Friday, April 27, 2007

Super Natural Cooking

It can be challenging to come up with new and delicious ways to prepare our vegetables--all I can say is thank goodness for the Internet! One site that I like to read for ideas is a food blog called 101 Cookbooks. Heidi Swanson, the author of the site, says "The premise this site was built on is best summed up in two sentences: When you own over 100 cookbooks, it is time to stop buying, and start cooking. This site chronicles a cookbook collection, one recipe at a time."

Even better, now Heidi has a cookbook out called Super Natural Cooking, with not just recipes, but also advice on natural sweeteners, different kinds of grains, building a pantry of natural foods, and so on. I can't wait to try the recipes for black tea spring rolls and sweet potato spoon bread! For now, though, I would settle for savory asparagus bread pudding. Be sure to check out her site for more great ideas!

You Are What You Grow

If this title is true, then we're feeling pretty good! I came across the article "You Are What You Grow" by Michael Pollan, author of The Ominvore's Dilemma, at the New York Times online (free registration required at to read the full article). If you've ever wondered why "the most reliable predictor of obesity in America today is a person’s wealth," look no further.
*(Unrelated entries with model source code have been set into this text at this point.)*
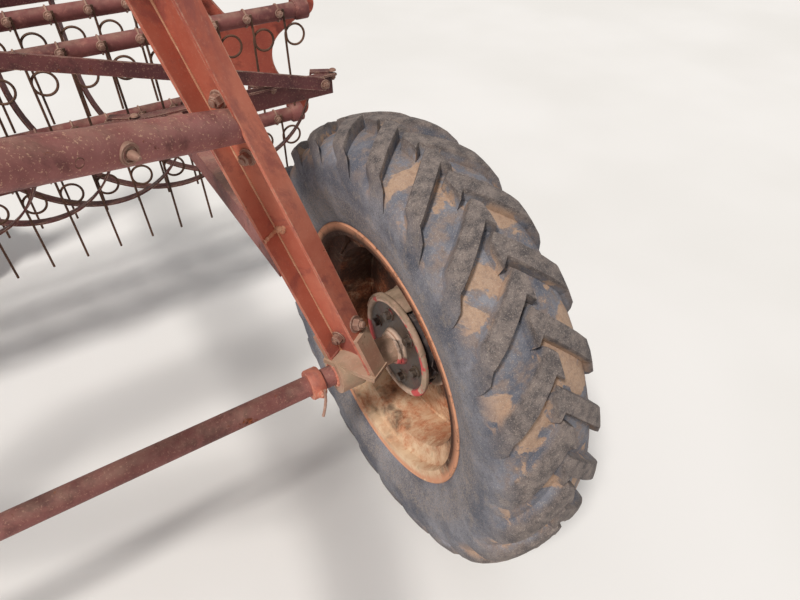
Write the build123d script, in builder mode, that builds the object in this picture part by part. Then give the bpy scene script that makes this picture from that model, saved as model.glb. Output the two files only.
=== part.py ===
# Trailed side delivery rake with an oblique four-bar reel.
# Millimetres. The ground is Z = 0, the axle runs along X at Y = 0, and the rake is towed towards -Y.
import os
from math import cos, sin, radians
from build123d import *

os.makedirs("parts", exist_ok=True)

# Wheels
tyre_radius = 545.0
tyre_width = 230.0
carcass_crown = 518.0
carcass_shoulder = 494.0
shoulder_half = 97.0
shoulder_drop = 22.0
bulge_radius = 445.0
bead_rise = 4.0
lug_count = 24
lug_first = 94.15
lug_angle = 6.0
lug_taper = 0.6
lug_shoulder_lag = 10.2
lug_foot_lag = 15.4
lug_root = 20.0
lug_foot_radius = 466.0
centre_overlap = 16.0
lip_radius = 330.0
rim_width = 180.0
rim_wall = 6.0
flange_height = 25.3
well_depth = 42.7
well_half = 44.0
seat_half = 62.0
disc_x = 50.0
disc_wall = 8.0
wheel_x = 1090.0
axle_z = tyre_radius
drum_radius = 135.0
drum_half = 39.0
groove_radius = 95.0
spindle_radius = 20.0
running_fit = 0.05
boss_radius = 35.0
boss_inner_x = 885.0
boss_outer_x = 1045.0
hub_inner_x = 1048.0
hub_outer_x = 1166.0

# Frame
sleeve_radius = 48.0
sleeve_length = 60.0
ear_wall = 10.0
ear_height = 90.0
foot_plate = 12.0
foot_margin = 6.0
tie_radius = 24.15
channel_width = 102.0
channel_depth = 47.0
channel_wall = 7.0
channel_turn = 30.0
leg_foot = Vector(898.6, 5.5, axle_z + 170)
leg_rise = Vector(-0.2496, 0.2552, 1)
leg_low_z = axle_z + 45
main_pipe_radius = 30.15
main_pipe_low = Vector(795, 96, 1144)
spine_height = 100.0
spine_width = 60.0
spine_bottom = 1367.0
spine_top = spine_bottom + spine_height
spine_front_y = -520.0
spine_rear_y = 1660.0
apex = Vector(0, -354, spine_bottom + spine_height / 2)
cross_beam_size = 80.0
cross_beam_overhang = 14.0
cut_reach = 500.0
drawbar_height = 108.0
drawbar_low_y = -1890.0
gusset_wall = 8.0
gusset_reach = 120.0
hitch_z = 450.0
hitch_hole_y = -1955.0
hitch_hole_radius = 13.5
hitch_nose = 35.0
hitch_plate = 12.0
hitch_gap = 50.0
stand_y = -1500.0
stand_size = 50.0
stand_x = 75.0
stand_pin_radius = 12.0
stand_shoe = 160.0

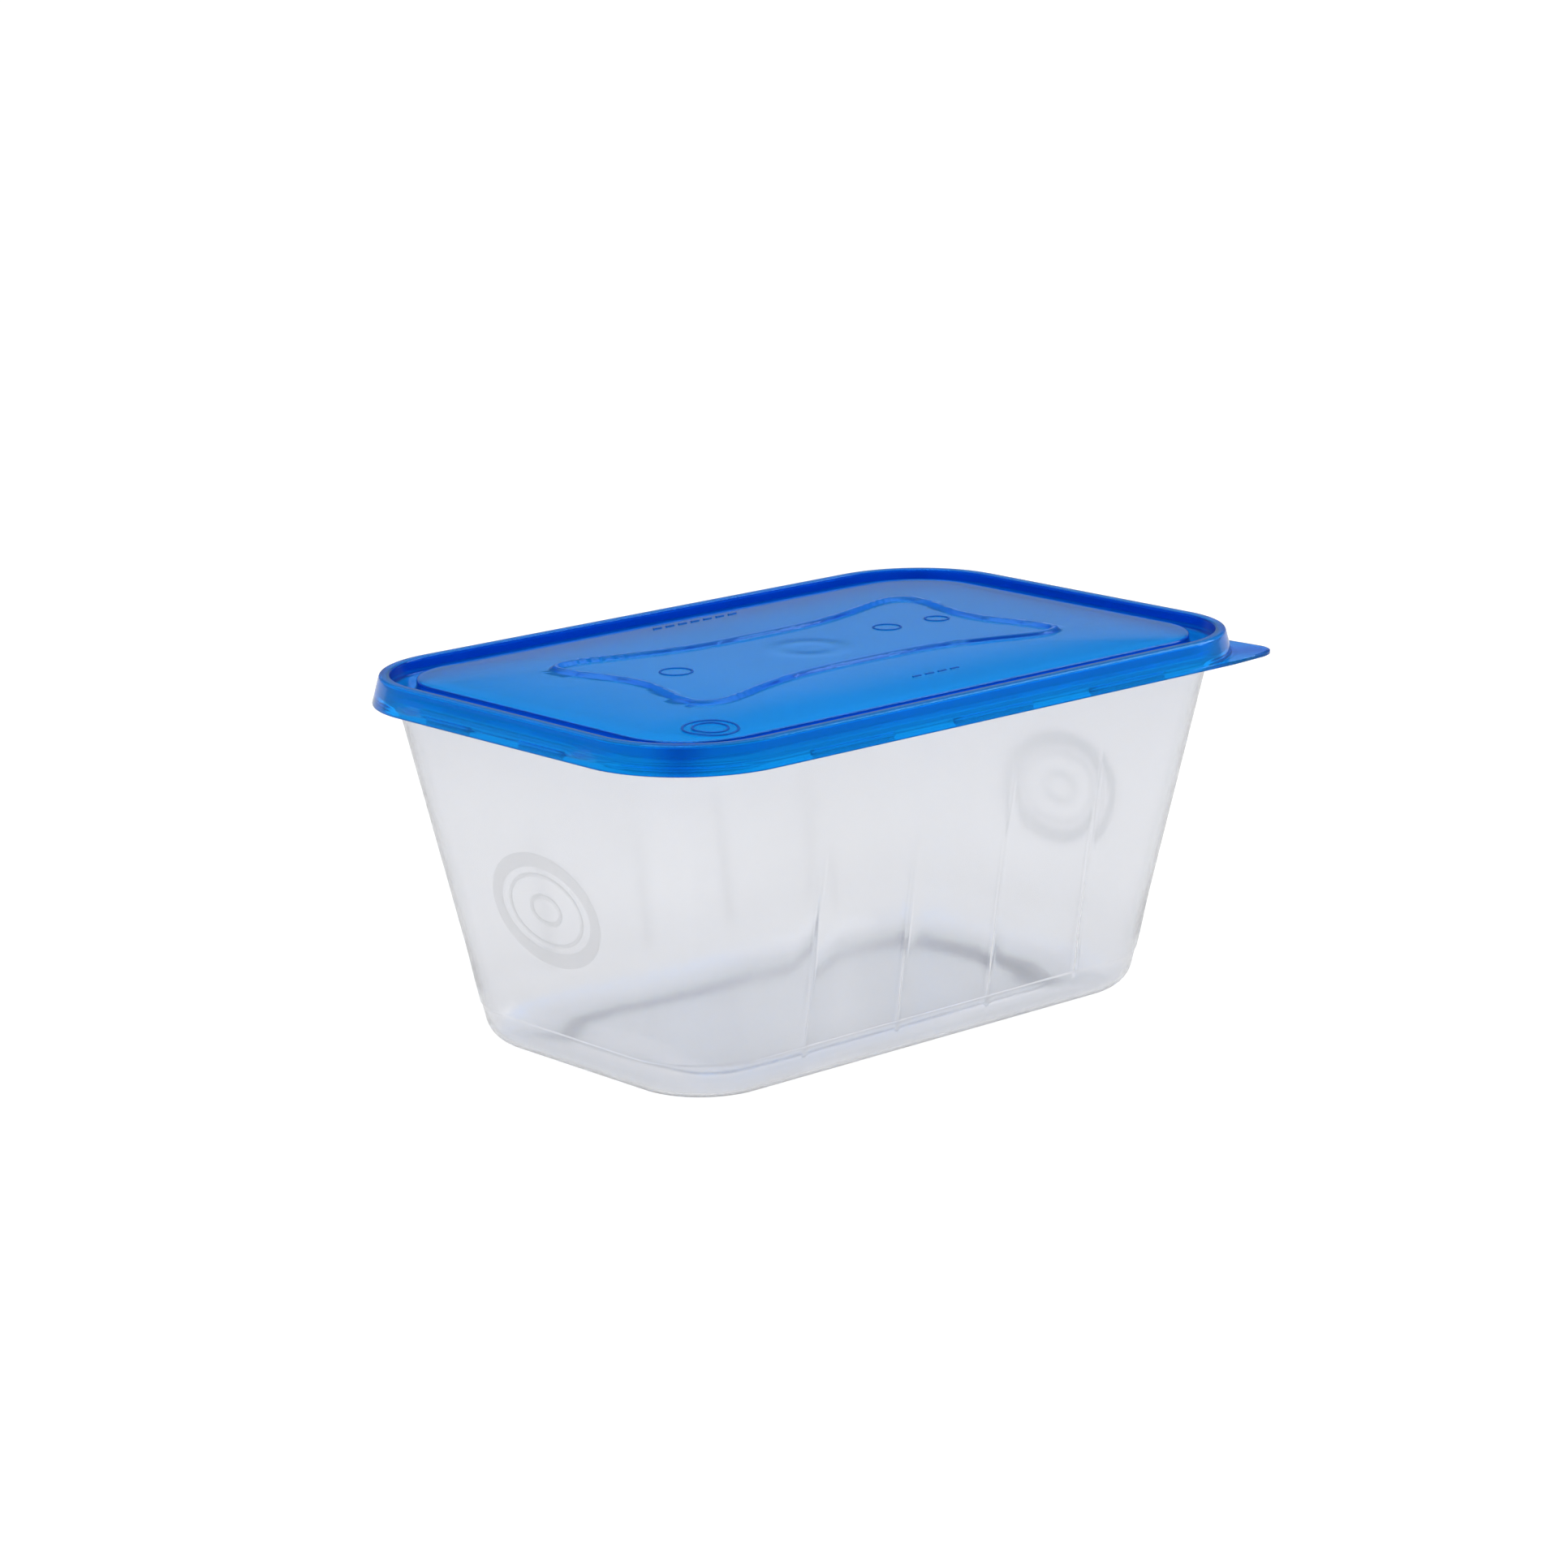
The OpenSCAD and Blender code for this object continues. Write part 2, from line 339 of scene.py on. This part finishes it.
def make_tub():
    """One closed shell: under the base, up the outside, over the rim and down the inside."""
    panel_scales = (0.85, 0.6, 0.3)
    outer = [(-BASE_EDGE_R - 2, 0, 0), (-BASE_EDGE_R, 0, 0)]
    for a in range(10, 91, 10):
        rad = math.radians(a)
        outer.append((-BASE_EDGE_R * (1 - math.sin(rad)), BASE_EDGE_R * (1 - math.cos(rad)), 0))
    outer += [(0, STEP_Z - 0.3, 0), (0.03, STEP_Z - 0.15, 0), (0.2, STEP_Z + 0.15, 0),
              (0.24, STEP_Z + 0.4, 0), (0.2, 13, 0)]
    outer += [(0, z, 0) for z in range(20, 71, 5)]
    top = TOP_Z - LID_T - 0.1
    rim = [(0, LEDGE_Z, 0.5), (rim_d(2.5), LEDGE_Z, 0.25), (rim_d(2.5), SKIRT_Z + 1.5, 0.2),
           (rim_d(1.45), SKIRT_Z + 2, 0.2), (rim_d(1.45), SKIRT_Z + 2.5, 0.2),
           (rim_d(2.5), SKIRT_Z + 3.5, 0.3), (rim_d(2.5), top, 0.2), (rim_d(3), top, 0.2),
           (rim_d(3), LEDGE_TOP, 0.3), (-TUB_T, LEDGE_TOP, 0.5), (-TUB_T, LEDGE_Z - 2, 0)]
    inner = [(-TUB_T, z, 0) for z in range(70, 9, -6)]
    r_in = BASE_EDGE_R - TUB_T
    for a in range(90, -1, -10):
        rad = math.radians(a)
        inner.append((-TUB_T - r_in * (1 - math.sin(rad)), TUB_T + r_in * (1 - math.cos(rad)), 0))
    underside = inward(kick_ring(-0.8, KICK_H), panel_scales, lambda x, y, t: KICK_H)[::-1]
    floor = inward(kick_ring(-0.8, KICK_H + TUB_T), panel_scales, lambda x, y, t: KICK_H + TUB_T)
    rings = underside + [kick_ring(-0.8, KICK_H), kick_ring(-0.4, KICK_H * 0.8), kick_ring(0, 0.2),
                         kick_ring(0.3, 0)]
    rings += [tub_ring(d, z, True) for d, z in rounded(outer)]
    rings += [tub_ring(d, z, False) for d, z in rounded(rim)]
    rings += [tub_ring(d, z, False) for d, z in rounded(inner)]
    rings += [kick_ring(0.5, TUB_T), kick_ring(0.2, TUB_T + 0.2), kick_ring(-0.4, KICK_H + TUB_T - 0.1),
              kick_ring(-0.8, KICK_H + TUB_T)] + floor
    return make_object("tub_shell", *loft(rings), CLEAR)


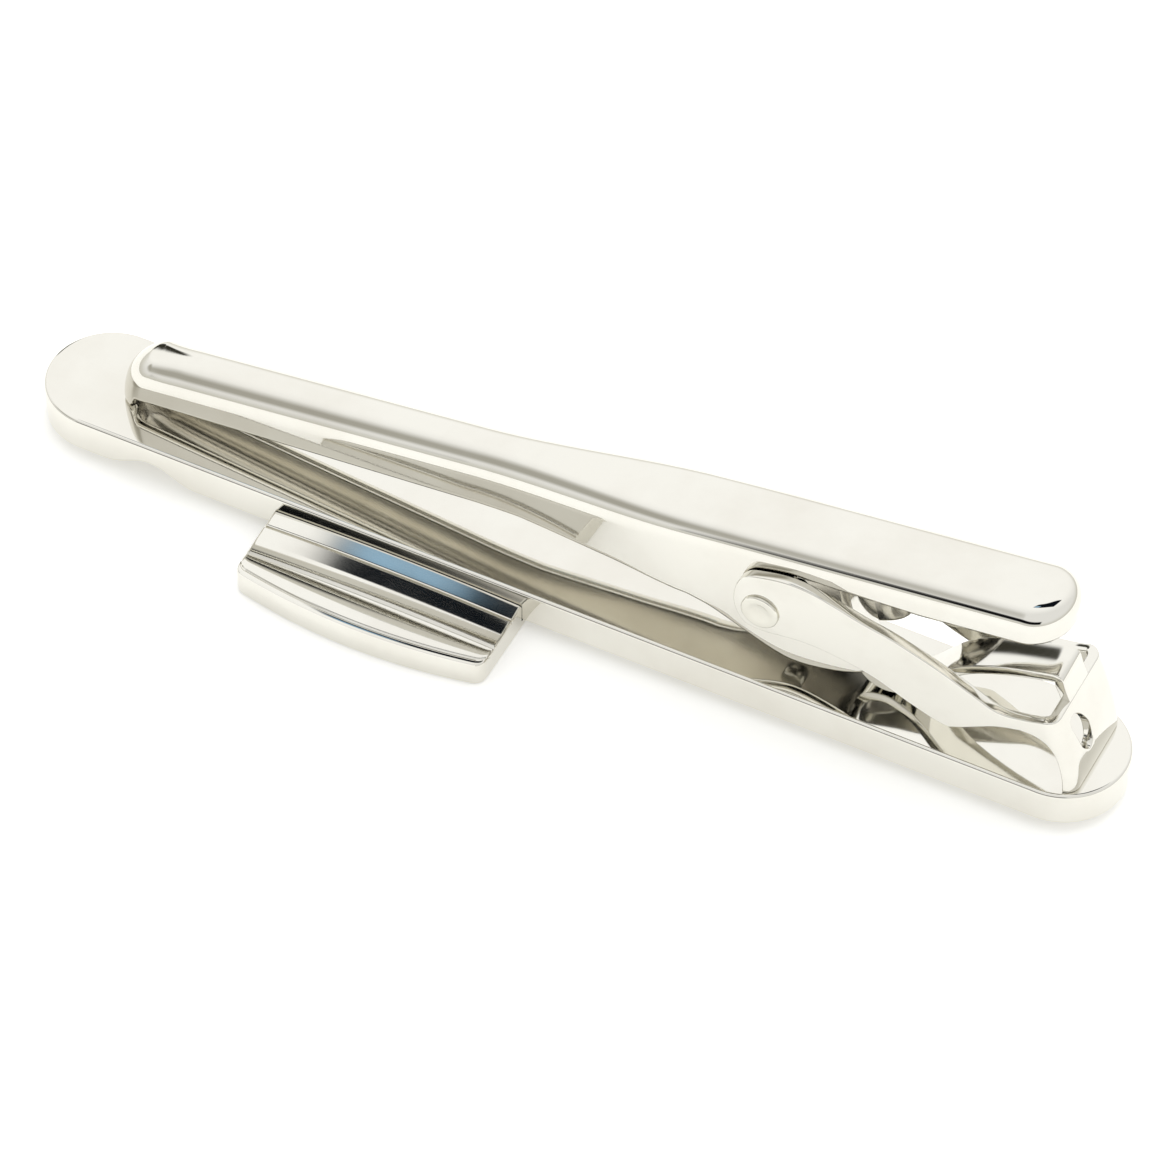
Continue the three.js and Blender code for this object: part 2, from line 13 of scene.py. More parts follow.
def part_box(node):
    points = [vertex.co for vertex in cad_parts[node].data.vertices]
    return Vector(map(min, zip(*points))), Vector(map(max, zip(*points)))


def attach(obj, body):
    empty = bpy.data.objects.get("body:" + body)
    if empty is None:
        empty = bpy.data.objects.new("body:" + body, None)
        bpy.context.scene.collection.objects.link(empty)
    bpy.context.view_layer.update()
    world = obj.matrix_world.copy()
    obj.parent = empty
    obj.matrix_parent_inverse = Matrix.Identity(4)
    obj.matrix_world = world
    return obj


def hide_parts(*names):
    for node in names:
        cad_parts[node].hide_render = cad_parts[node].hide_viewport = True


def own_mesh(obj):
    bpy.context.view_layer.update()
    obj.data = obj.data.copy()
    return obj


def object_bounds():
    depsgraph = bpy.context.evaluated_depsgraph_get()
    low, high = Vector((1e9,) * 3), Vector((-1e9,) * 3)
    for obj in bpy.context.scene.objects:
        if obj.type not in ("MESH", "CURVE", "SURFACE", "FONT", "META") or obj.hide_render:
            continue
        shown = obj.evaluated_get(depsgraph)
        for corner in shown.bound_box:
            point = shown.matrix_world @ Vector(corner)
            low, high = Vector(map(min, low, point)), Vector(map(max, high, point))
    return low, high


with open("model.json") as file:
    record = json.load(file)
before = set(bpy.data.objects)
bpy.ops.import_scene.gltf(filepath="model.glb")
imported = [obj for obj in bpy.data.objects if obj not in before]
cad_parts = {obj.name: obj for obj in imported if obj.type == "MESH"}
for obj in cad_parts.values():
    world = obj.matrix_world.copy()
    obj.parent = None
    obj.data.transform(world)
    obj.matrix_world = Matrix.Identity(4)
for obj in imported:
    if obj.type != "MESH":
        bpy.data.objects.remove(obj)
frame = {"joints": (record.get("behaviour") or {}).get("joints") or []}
cad_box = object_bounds()
MM = 0.001

bar_low, bar_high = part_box("bar")
arm_low, arm_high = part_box("clip_arm")
plaque_low, plaque_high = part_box("front_plaque")
bracket_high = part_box("pivot_bracket")[1]
rivet_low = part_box("rivet_near")[0]
back_middle = Vector(
    ((bar_low[0] + bar_high[0]) / 2, (bar_low[1] + bar_high[1]) / 2, bar_high[2])
)


def from_back(point):
    """A point of the row frame, in metres, as millimetres from the middle of the bar's back."""
    return (Vector(point) - back_middle) / MM


PIVOT = from_back(frame["joints"][0]["pos_m"])
BAR_HALF_LENGTH = (bar_high[0] - bar_low[0]) / 2 / MM
BAR_HALF_WIDTH = (bar_high[1] - bar_low[1]) / 2 / MM
BAR_THICKNESS = (bar_high[2] - bar_low[2]) / MM
JAW_X = from_back(arm_low).x
TAIL_X = from_back(arm_high).x
ARM_HALF_WIDTH = from_back(arm_high).y
BRACKET_HALF_WIDTH = from_back(bracket_high).y
BRACKET_REACH = 17.05
FOOT_X = PIVOT.x + BRACKET_REACH
SHEET = 0.55
ARM_SHEET = 0.5
SOLDER_GAP = 0.03


# ---- making meshes ----

WELD = 0.0002 * MM
FLAT_FACE_PULL = 80


def smoothstep(value, start, end):
    share = min(max((value - start) / (end - start), 0.0), 1.0)
    return share * share * (3 - 2 * share)


def mix(a, b, share):
    return a + (b - a) * share


def through(points, steps):
    """A smooth line through 2-D points, steps places for each span."""
    line = []
    last = len(points) - 1
    for i in range(last):
        p0, p1 = points[max(i - 1, 0)], points[i]
        p2, p3 = points[i + 1], points[min(i + 2, last)]
        for k in range(steps):
            t = k / steps
            line.append(
                tuple(
                    0.5
                    * (
                        2 * b
                        + (c - a) * t
                        + (2 * a - 5 * b + 4 * c - d) * t * t
                        + (3 * b - a - 3 * c + d) * t**3
                    )
                    for a, b, c, d in zip(p0, p1, p2, p3)
                )
            )
    line.append(tuple(points[last]))
    return line


def evenly(line, spacing):
    """The same line, with its places that far apart."""
    lengths = [0.0]
    for a, b in zip(line, line[1:]):
        lengths.append(lengths[-1] + math.dist(a, b))
    count = max(2, round(lengths[-1] / spacing))
    out = []
    k = 0
    for i in range(count + 1):
        goal = lengths[-1] * i / count
        while k < len(lengths) - 2 and lengths[k + 1] < goal:
            k += 1
        span = lengths[k + 1] - lengths[k]
        share = (goal - lengths[k]) / span if span else 0.0
        out.append(tuple(mix(a, b, share) for a, b in zip(line[k], line[k + 1])))
    return out


def piece(name, points, faces, finish, body, stands_for, sharp_deg=32.0, lining=None):
    """One shown piece of the clip, from points in millimetres. A lining is a second finish and the
    numbers of the faces that have it."""
    mesh = bpy.data.meshes.new(name)
    placed = [back_middle + Vector(p) * MM for p in points]
    mesh.from_pydata(placed, [], faces)
    mesh.materials.append(finish)
    if lining:
        mesh.materials.append(lining[0])
        for number in lining[1]:
            mesh.polygons[number].material_index = 1
    made = bmesh.new()
    made.from_mesh(mesh)
    bmesh.ops.remove_doubles(made, verts=made.verts, dist=WELD)
    bmesh.ops.recalc_face_normals(made, faces=made.faces)
    made.to_mesh(mesh)
    made.free()
    for face in mesh.polygons:
        face.use_smooth = True
    mesh.set_sharp_from_angle(angle=math.radians(sharp_deg))
    thing = bpy.data.objects.new(name, mesh)
    bpy.context.scene.collection.objects.link(thing)
    weigh = thing.modifiers.new("flat faces stay flat", "WEIGHTED_NORMAL")
    weigh.keep_sharp = True
    weigh.weight = FLAT_FACE_PULL
    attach(thing, body)
    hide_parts(*stands_for)
    return thing


def skin_rings(rings):
    """Quads between closed rings of the same count."""
    count = len(rings[0])
    points = [p for ring in rings for p in ring]
    faces = []
    for r in range(len(rings) - 1):
        for i in range(count):
            j = (i + 1) % count
            a, b = r * count, (r + 1) * count
            faces.append((a + i, a + j, b + j, b + i))
    return points, faces


def across_ring(base, count):
    """Faces that close a ring whose second half mirrors its first, from one end to the other."""
    faces = []
    for i in range(count // 2):
        far = base + (count - i) % count
        corners = (base + i, base + i + 1, base + count - i - 1, far)
        faces.append(tuple(dict.fromkeys(corners)))
    return faces


def end_caps(rings, count):
    """One many-sided face at each end of a row of rings."""
    last = (len(rings) - 1) * count
    return [tuple(range(count)), tuple(reversed(range(last, last + count)))]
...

For the answer, you need look no farther than the farm bill. This resolutely unglamorous and head-hurtingly complicated piece of legislation, which comes around roughly every five years and is about to do so again, sets the rules for the American food system — indeed, to a considerable extent, for the world’s food system. Among other things, it determines which crops will be subsidized and which will not, and in the case of the carrot and the Twinkie, the farm bill as currently written offers a lot more support to the cake than to the root. Like most processed foods, the Twinkie is basically a clever arrangement of carbohydrates and fats teased out of corn, soybeans and wheat — three of the five commodity crops that the farm bill supports, to the tune of some $25 billion a year. (Rice and cotton are the others.) For the last several decades — indeed, for about as long as the American waistline has been ballooning — U.S. agricultural policy has been designed in such a way as to promote the overproduction of these five commodities, especially corn and soy.

That’s because the current farm bill helps commodity farmers by cutting them a check based on how many bushels they can grow, rather than, say, by supporting prices and limiting production, as farm bills once did. The result? A food system awash in added sugars (derived from corn) and added fats (derived mainly from soy), as well as dirt-cheap meat and milk (derived from both). By comparison, the farm bill does almost nothing to support farmers growing fresh produce. A result of these policy choices is on stark display in your supermarket, where the real price of fruits and vegetables between 1985 and 2000 increased by nearly 40 percent while the real price of soft drinks (a k a liquid corn) declined by 23 percent. The reason the least healthful calories in the supermarket are the cheapest is that those are the ones the farm bill encourages farmers to grow.

The article is well worth a read. The farm bill has far-reaching effects that most people never even think of, from obesity to the environment, global poverty, and even immigration. Of course, we feel the farm bill is in obvious need of an overhaul, but it's hard to compete with commercial operations when it comes to lobbying!

Spring is in the air, and the media must be feeling it too, because it seems everywhere I look there's a new article related to organic farming, local produce, and eating healthy.
I'll be posting regularly about other articles, books, and news related to the CSA, so stay tuned!

The New Farm

I love our barn! The farm is called Pickle Creek. That's the name of the creek running along the south and east edges of our 10 acres. For years the area along the creek was used to used to grow cucumbers (pickles)--hence the name!

The farm we moved to last fall is only 5 miles from our previous garden location, and so we're currently growing for the CSA at both locations. Our new farm is nice because the house is about 100 feet from our garden area--in the past we lived about 15 miles away from our garden! We've got lots of plans for our new farm--we'll invite everyone out to visit for the fall Harvest Party this year.